O Tribunal Constitucional acaba de legitimar a transumância dos dinossauros autárquicos. Os argumentos a contrário eram fortes: a letra da lei, que se reportava claramente às funções, o seu espírito, de impedir a eternização das mesmas caras no poder e de promover alguma renovação na classe política. Não esqueçamos, neste último aspecto, que foi esta classe política que desperdiçou as oportunidades dadas pela democracia e pela entrada na União Europeia/CEE e nos levou onde estamos, falidos e sem soberania.

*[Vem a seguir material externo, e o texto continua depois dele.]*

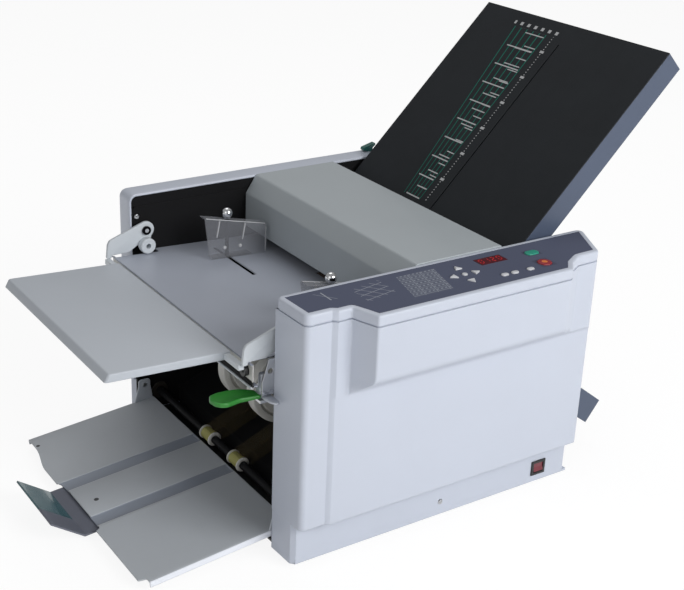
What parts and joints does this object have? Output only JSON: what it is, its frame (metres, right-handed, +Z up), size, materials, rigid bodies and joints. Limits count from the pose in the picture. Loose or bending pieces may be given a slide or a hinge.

Eram assim justos os pressupostos e continua a ser urgente que as caras comecem a mudar na nossa vida pública.

Um dos argumentos do Tribunal Constitucional, de resto adiantado e previsto pelos especialistas, é que entre dois direitos fundamentais, o da renovação da titularidade dos cargos públicos e o de eleger e ser eleito, não há que optar decisivamente por um deles. Seja. Mas não confundamos duas realidades bem distintas e não misturemos o direito de eleger com o de ser eleito. Este último direito, ser eleito, na realidade não existe só por si e não se deveria definir assim, sendo um mero corolário do primeiro, de eleger. Quanto muito há o direito de qualquer um se poder candidatar, como deveria haver, ou reforçar-se, o direito do eleitor em começar a ver caras novas. Mas este, não sendo levado muito a sério no cargo máximo da nação, de presidente da república, não se entende que tenha de ser tão protegido em cargos menores.

Na antiga democracia ateniense a rotatividade das funções era levada a sério, ao ponto de ser muito provável que todos os cidadãos de Atenas viessem mais tarde ou mais cedo a ser escolhidos para um cargo público. Não havendo rotatividade, sendo sempre os mesmos, vamos ter agora e para sempre as mesmas caras a fazer as mesmas asneiras, mesmo que em sítios diferentes.

Teremos ainda outra coisa, mais grave. Vai haver presidentes de junta e de câmara que muito pouco terão a ver com os seus eleitores e com a região que deverão administrar. Vieram de outro lado e não conhecem as empresas, as instituições, os clubes de bairro, os buracos na estrada, os baldios infestados de mato, os subúrbios problemáticos, as forças vivas e tudo aquilo que compõe uma cidade ou uma região. Estão ali apenas porque um determinado grupo decidiu não ter entre si alguém com capacidade para ser presidente de câmara ou de junta e preferiu ir lá fora contratar um profissional.